Modeling a power as sum of combination

[johnhaddad]

Homework Statement

I am trying to come up with a logical explanation (using an example from real life modeled in Combination and/or Permutation) to show that 3^n = summation (from i=0 to n) of (n choose i)*(2^i). In other words, I am trying to pose a combinatorial/selection/combination question that then can be modeled as both sides of the equation.

Homework Equations

Combinations and Permutations.

The Attempt at a Solution

My trial is that 3^n could be modeled as having 3 boxes and we are placing n items in it (eg. balls). So, if we pick n=5, it is as selecting 3 balls to put in box one, then returning them, then selecting 3 balls to put in box 2, then returning..etc while the order of selection is "don't care". However, I still can't show how that translates into the right side of the equation. Any help or pointers?

 

[NascentOxygen]

This is a half-baked idea, see whether you can make anything of it. I have not thought it through, though, not thoroughly. (Really, I haven't.)
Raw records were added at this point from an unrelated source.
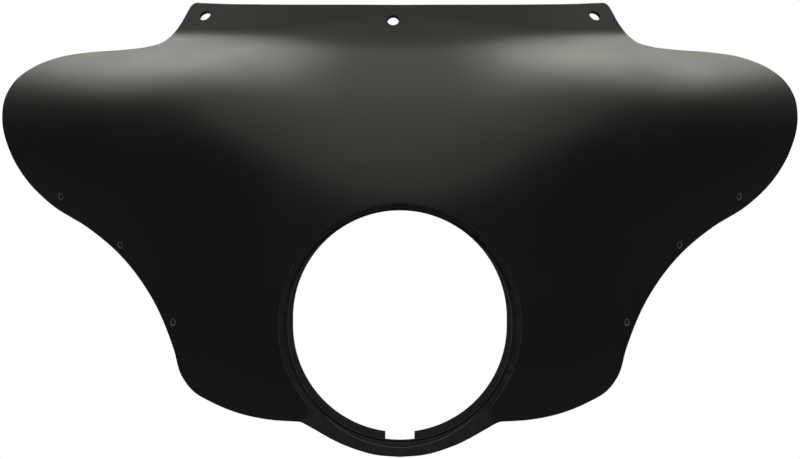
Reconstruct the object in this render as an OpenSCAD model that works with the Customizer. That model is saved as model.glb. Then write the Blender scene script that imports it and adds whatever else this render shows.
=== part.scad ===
// Batwing motorcycle fairing, outer shell. One moulding in millimetres.
// Frame: origin at the centre of the headlamp seat's floor.
// The front faces -Y, +X is the viewer's right, +Z is up.

/* [Outline] */
// Overall width over the wing tips
shell_w = 822; // [780:1:860]
// Height of the windscreen flange's top edge above the headlamp centre
flange_z = 326; // [316:1:336]
// Drop of the chin below the headlamp centre
chin_drop = 132; // [130:0.5:136]

/* [Form] */
// Setback of the swept wings at the nominal half width, without the shoulder
sweep_d = 196; // [170:1:220]
// Power of the plan sweep
sweep_pow = 2.3; // [2.1:0.05:2.5]
// Extra sweep of the lower sides, as a share
side_share = 0.35; // [0.2:0.05:0.45]
// Height above which the sides take no extra sweep
side_h = 200; // [180:1:220]
// Setback of the shoulder over the headlamp
crown_d = 141; // [130:1:150]
// Setback that the shoulder loses between the centre and the flange ends
crown_fall = 17; // [10:1:25]
// Distance from the centre at which that loss starts
crown_x = 80; // [70:1:90]
// Width over which it is reached
crown_len = 140; // [120:1:160]
// Further setback that the shoulder loses out on the wings
wing_fall = 30; // [20:1:40]
// Distance from the centre at which that loss starts
wing_x = 260; // [245:1:275]
// Width over which it is reached
wing_len = 150; // [130:1:170]
// Power of the shoulder's profile at the centre
crown_pow = 2.1; // [1.9:0.05:2.3]
// Power of the shoulder's profile on the wings
wing_pow = 7.3; // [6:0.1:8.5]
// Distance from the centre at which the wings' power starts to blend in
pow_x = 30; // [20:1:40]
// Width over which it blends in
pow_len = 200; // [180:1:220]
// Height at which the lean starts, above the headlamp centre
lean_z = 60; // [50:1:70]
// Height of the wing's top line, above the headlamp centre
wing_z = 286; // [280:1:290]
// Distance from the centre at which the top line starts to fall
drop_x = 240; // [230:1:250]
// Length over which it falls by wing_drop
drop_len = 100; // [90:1:110]
// Fall of the wing's top line over that length
wing_drop = 9; // [7:0.5:11]
// Curl of the lower lobes toward the back, per mm squared
tuck = 0.004; // [0.002:0.0005:0.006]
// Depth below the headlamp centre at which the lobes start to curl
tuck_drop = 30; // [20:1:40]

/* [Windscreen flange] */
// Setback of the flange's top edge at the centre
flange_d = 182; // [177:1:187]
// Rise of setback per mm of height
flange_slope = 1.04; // [0.95:0.01:1.1]
// Plan radius of the flange
flange_r = 440; // [400:5:500]
// Half width past which the flange runs straight
flange_x = 300; // [280:5:320]
// Height of the flange's flat band
band_h = 34; // [28:1:40]
// Length that sets how soon the band curves back below
band_len = 50; // [40:1:60]
// Blend between shoulder and flange
flange_blend = 12; // [8:1:18]

/* [Wall] */
// Moulded wall
wall = 3.5; // [3:0.1:4.5]
// Extra wall round the headlamp recess
seat_wall = 3.5; // [2.5:0.1:4]
// Width of the extra wall outside the recess's front edge
seat_wall_w = 8; // [6:0.5:10]
// Width over which it fades to the moulded wall
seat_fade = 28; // [24:1:34]
// Width of the zone round the headlamp that flattens to the recess's plane
ring_zone = 140; // [120:5:160]

/* [Headlamp recess] */
// Radius of the recess's front edge
recess_r = 121.3; // [120:0.1:123]
// Depth of the outer step
recess_d = 4; // [3.8:0.1:4.5]
// Width of the outer step
step_w = 4.4; // [4:0.1:4.8]
// Depth of the headlamp seat's floor below the outer step
seat_step = 4; // [3.4:0.1:4.6]
// Thickness of the seat's floor
floor_t = 4.5; // [3.5:0.1:6]
// Width of the seat's floor, from its wall to the opening
lip_w = 10.7; // [10:0.1:12]
// Width of the seat ring behind the skin, past the recess's front edge
collar_w = 5.7; // [4.5:0.1:7]
// Overlap of the seat ring with the skin's back
collar_lap = 1.8; // [1.2:0.1:2.4]
// Distance between the centres of the opening's lower and upper arcs
open_rise = 9; // [6:0.5:9.5]
// Width of the opening's bottom notch
notch_w = 29; // [20:0.5:40]
// Distance from the notch's floor to the seat's wall
notch_gap = 2.7; // [2:0.1:4]
// Width of the fine groove in the seat's floor
groove_w = 1.3; // [0.8:0.1:1.6]
// Distance from the fine groove to the seat's wall
groove_gap = 4; // [3.4:0.1:4.6]
// Depth of the fine groove
groove_d = 0.8; // [0.4:0.1:1.2]

/* [Chin] */
// Step of the chin strip below the lobes' faces
chin_step = 3.2; // [2.6:0.1:3.6]
// Width of the slope between the chin strip and the lobes at the outline
chin_slope_w = 2.6; // [2:0.1:3.2]

/* [Windscreen holes] */
// Diameter of the windscreen holes
screen_hole_d = 12.5; // [8:0.1:13]
// Sideways offset of the middle hole
mid_hole_x = -6.9; // [-10:0.1:10]
// Drop of the middle hole below the flange's top edge
mid_hole_drop = 16.2; // [13:0.1:20]
// Offset of the outer holes, as a share of the half width
outer_hole_share = 0.4903; // [0.47:0.001:0.495]
// Drop of the outer holes below the flange's top edge
outer_hole_drop = 9.5; // [9:0.1:14]

/* [Trim holes] */
// Upper trim hole: share of the half width, share of the flange's height
upper_trim = [0.843, 0.396];
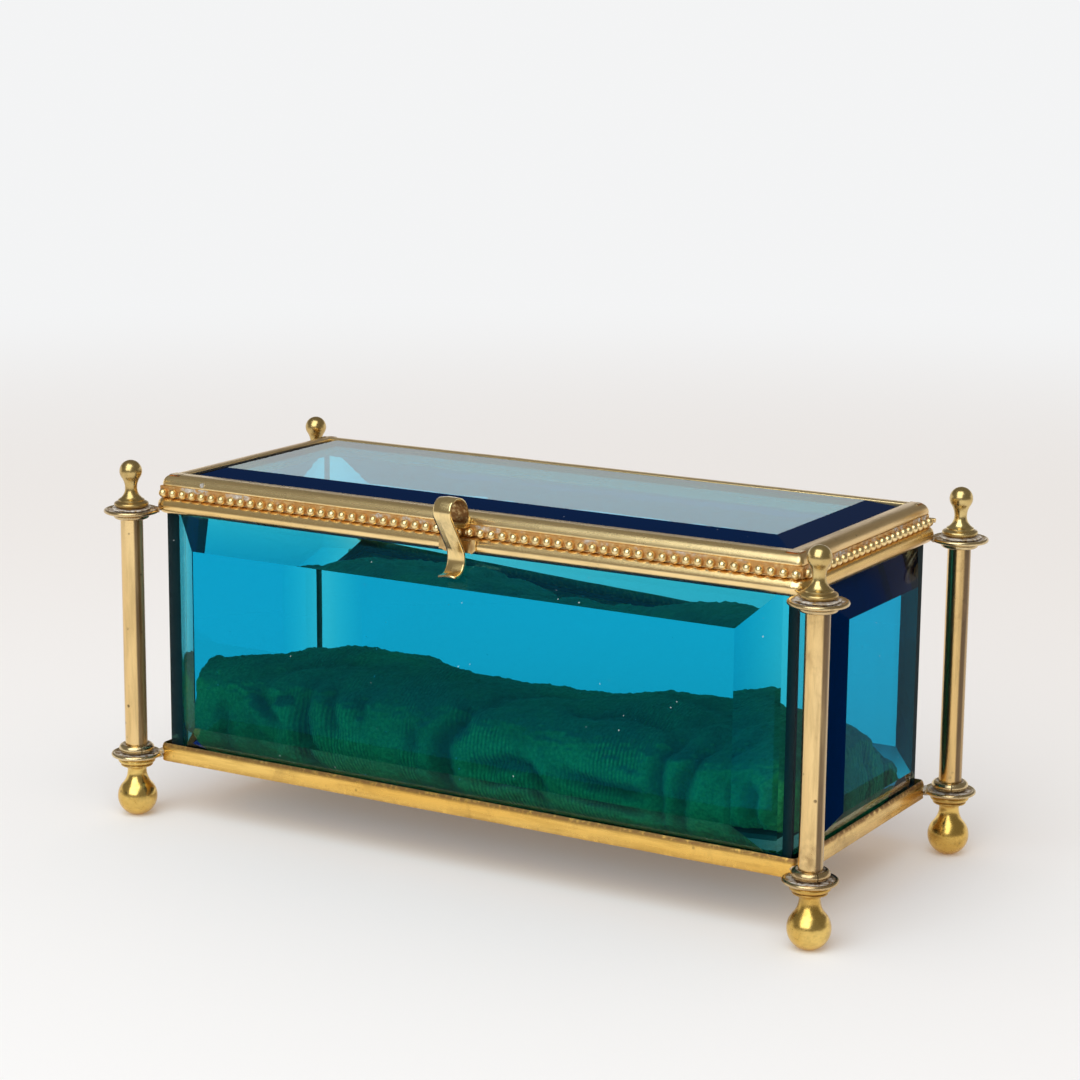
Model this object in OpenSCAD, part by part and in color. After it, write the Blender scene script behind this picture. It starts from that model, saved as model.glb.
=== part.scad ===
// Glass casket: a jewel box of five thick bevelled glass panes in slim brass mouldings, carried by four
// corner columns with ball feet and turned finials. The lid turns on a long hinge at the back and a springy
// brass clasp holds it at the front. A plush cushion lies inside.
// Millimetres. X runs along the front, Y to the back, Z up. The origin is on the table, under the middle.

/* [Glass body] */
// Length of the body over the edges of the side panes
body_length = 173.8; // [140:0.2:240]
// Depth of the body over the edges of the front and back panes
body_depth = 69.4; // [60:0.2:110]
// Height of the four standing panes
pane_height = 66.2; // [50:0.2:110]
// Thickness of a pane along its edge
pane_edge = 3.2; // [2.6:0.1:3.8]
// Gap between neighbouring panes at a mitre, and between glass and metal
glass_gap = 0.1; // [0.05:0.01:0.15]
// How far the middle of the front and back panes stands proud of their edges
long_rise = 6.3; // [4:0.1:7.5]
// Width of the bevel on the front and back panes
long_bevel = 8.6; // [7.8:0.1:11]
// Flat margin outside the bevel at the ends of the front and back panes
long_margin = 3.7; // [2:0.1:6]
// How far the middle of the side panes stands proud of their edges
side_rise = 5.4; // [3:0.1:6.2]
// Width of the bevel along the standing edges of the side panes
side_bevel_y = 11.6; // [6:0.1:14]
// Width of the bevel along the top and bottom of the side panes
side_bevel_z = 8.6; // [7.6:0.1:11]
// Flat margin outside the bevel at the ends of the side panes
side_margin = 3.6; // [2:0.1:6]
// Flat margin below the bevels
margin_bottom = 2.2; // [1.9:0.1:5]
// Flat margin above the bevels
margin_top = 1.8; // [1.6:0.1:5]
// Thickness of the floor glass
floor_glass_t = 3; // [2:0.1:4]
// Gap between the floor glass and the panes
floor_glass_gap = 0.2; // [0.1:0.05:0.5]

/* [Base moulding] */
// Height of the moulding's underside above the table
base_z = 14; // [13.6:0.1:14.4]
// Height of the base moulding
base_h = 4.7; // [3:0.1:5]
// How far its outer face stands outside the glass edge
base_out = 2.1; // [1.9:0.05:2.4]
// Wall of the base moulding
base_wall = 0.7; // [0.5:0.05:0.75]
// Thickness of the flange that the glass stands on
base_flange_t = 0.8; // [0.6:0.05:1.2]
// How far the flange reaches in under the glass
base_flange_in = 6.2; // [5:0.1:10]
// Radius of the moulding's outer corners
base_corner_r = 1.5; // [1.2:0.1:2]

/* [Rim moulding] */
// Radius of the half-round bulge
rim_bulge_r = 2.1; // [1.9:0.05:2.15]
// How far the bulge's centre stands outside the glass edge
rim_bulge_out = 0.5; // [0.4:0.05:0.6]
// Height of the rim's flat top above the bulge's centre
rim_top_rise = 2.15; // [2.1:0.05:2.3]
// Thickness of the flat top over the glass
rim_top_t = 1.2; // [0.8:0.1:1.6]
// How far the flat top reaches outside the glass edge
rim_top_out = 0.9; // [0.6:0.05:1]
// Thickness of the wall inside the glass
rim_wall = 0.8; // [0.5:0.1:1.2]
// Height of the wall inside the glass
rim_wall_h = 3.8; // [3:0.1:6]
// Gap between the inner wall and the glass
rim_wall_gap = 0.2; // [0.1:0.05:0.5]
// Radius of the rim's outer corners
rim_corner_r = 3.5; // [3:0.1:4]

/* [Lid moulding] */
// Gap between the closed lid and the rim
lid_gap = 0.15; // [0.1:0.05:0.25]
// Height of the lid moulding
lid_h = 5.25; // [5:0.05:6.5]
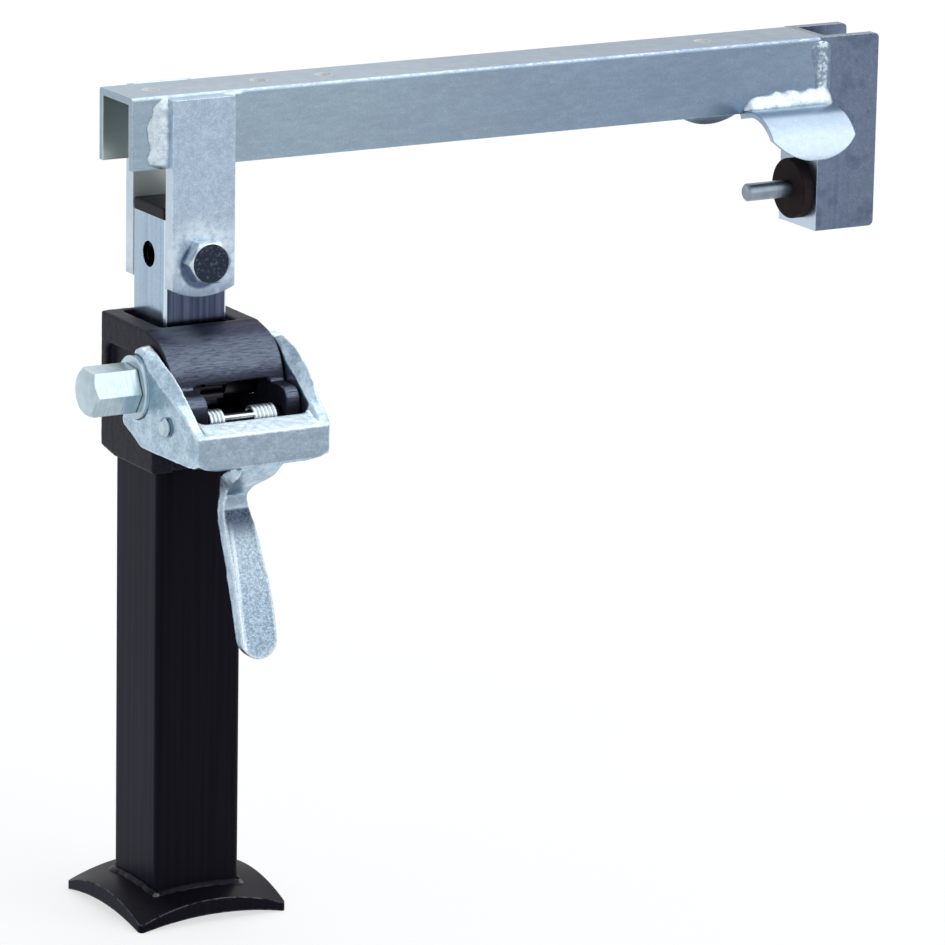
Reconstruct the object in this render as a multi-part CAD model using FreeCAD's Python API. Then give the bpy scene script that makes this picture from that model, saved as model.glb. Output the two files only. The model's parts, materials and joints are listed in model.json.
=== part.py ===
import FreeCAD, Part
import math
import os

# Stabilizer leg for a motorhome, in millimetres.
# X runs along the chassis channel towards the stow bracket, Z is up, and the origin lies on the
# channel's top face, straight above the pivot bolt. The front of the leg faces -Y.

# Chassis channel, an inverted U folded from plate
channel_width = 38.0
channel_depth = 39.0
channel_wall = 4.0
channel_bend = 2.0
channel_overhang = 38.5
channel_length = 428.7
chassis_hole = 9.0
outer_hole_stations = (-18.0, 324.0)
inner_hole_stations = (46.0, 85.5)

# End bracket, an upright U welded across the channel's end
bracket_height = 110.0
bracket_flange = 38.3
bracket_wall = 5.0
bracket_corner = 3.0

# Pivot lugs, plates welded to the outside of the channel's flanges
pivot_drop = 88.5
lug_width = 37.0
lug_plate = 8.0
lug_top_step = 1.5
lug_below_pivot = 19.5
lug_nose_radius = 40.0

# Guide lips, each a piece of pipe wall that steers the folded foot
lip_length = 53.5
lip_past_joint = 1.3
lip_radius = 27.0
lip_plate = 3.0
lip_rise = 28.0
lip_turn = 112.0
lip_end_radius = 36.0

# Stow pin and its rubber buffer
stow_pin_diameter = 10.0
stow_pin_reach = 28.0
stow_pin_chamfer = 1.0
stow_nut_flats = 17.0
stow_nut_height = 8.0
buffer_diameter = 34.0
buffer_thickness = 7.0

# Pivot bolt
bolt_diameter = 14.0
bolt_head_flats = 22.0
bolt_head_height = 8.8
bolt_nut_height = 8.0
bolt_thread_end = 2.0
washer_diameter = 28.0
washer_thickness = 2.0

# Inner tube with its end cap and rack
inner_width = 37.4
inner_wall = 3.0
inner_corner = 2.5
inner_above_pivot = 21.5
inner_length = 355.0
inner_end_gap = 12.3
cap_height = 6.0
cap_skirt = 10.0
cap_skirt_wall = 2.5
cap_edge = 1.2

# Gear: a pinion cut on the drive shaft runs on the rack
gear_module = 2.5
pinion_teeth = 8
pressure_angle = 25.0
pinion_addendum = 2.2
pinion_dedendum = 2.1
rack_addendum = 1.75
rack_dedendum = 2.7
rack_tip_gap = 0.75
rack_width = 14.0
rack_body = 7.0
rack_below_pivot = 41.5
rack_tooth_count = 32
tooth_play = 0.3

# Drive shaft, seen from the pivot bolt: how far it lies in front and below
shaft_drop = 63.7
hex_flats = 24.0
hex_length = 26.5
hex_tilt = 26.0
hex_chamfer = 2.0
journal_diameter = 20.0
shaft_end_stub = 3.5
ring_thickness = 1.2
ring_height = 1.8
ring_groove = 1.0

# Collars, the round bushes that carry the shaft in the yoke
collar_diameter = 34.0
collar_length = 10.0

# Outer tube and foot
outer_width = 50.8
outer_wall = 3.0
outer_corner = 3.5
foot_width = 89.0
foot_corner = 3.0
foot_thickness = 8.7
foot_crown = 3.1
foot_corner_drop = 6.3
foot_under_crown = 2.9
foot_under_corner_drop = 2.2
foot_hole = 12.0

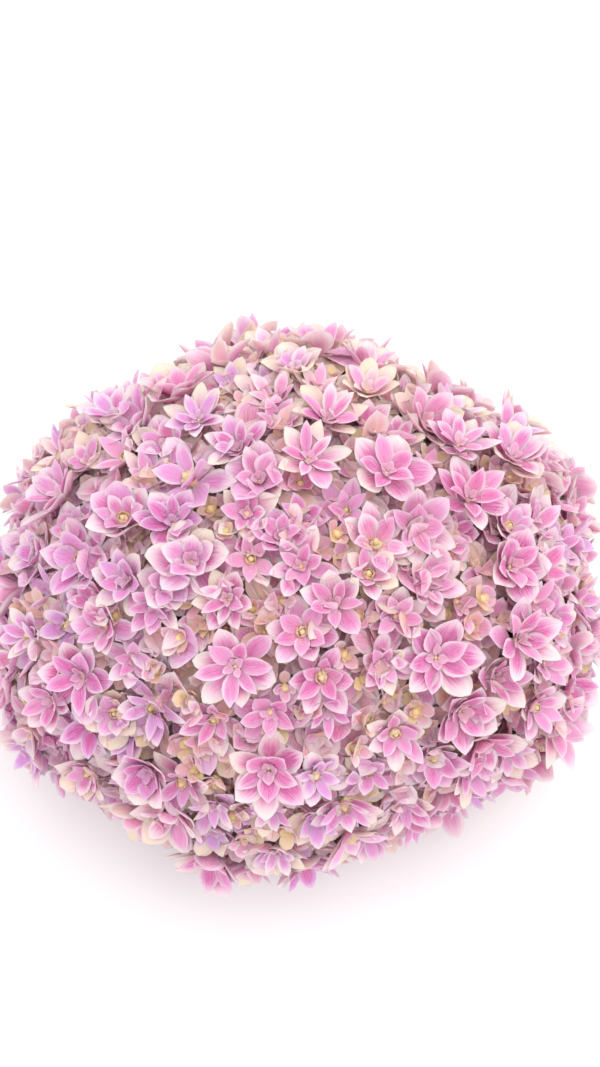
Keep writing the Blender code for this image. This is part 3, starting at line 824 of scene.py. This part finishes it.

You have discovered a strange mutant strain of yeast cell, here's a slide specimen I prepared ->

Each cell continuously grows in size (diameter) during the period of your study, and on a weekly basis each cell produces a pair of tiny but reproductively-mature offspring. This means the population triples in size every week. You happen to start with an initial population of just 3 cells.

With this scenario, you behold an ever-increasing range of sizes in your yeast culture, with the original 3 always largest in diameter, followed by their first daughters comprising the 6 next largest, followed by 18 same-sized cells (being a mix of daughters and grand-daughters of the original trio), etc.

After 12 weeks, determine how many of these cells populate your laboratory.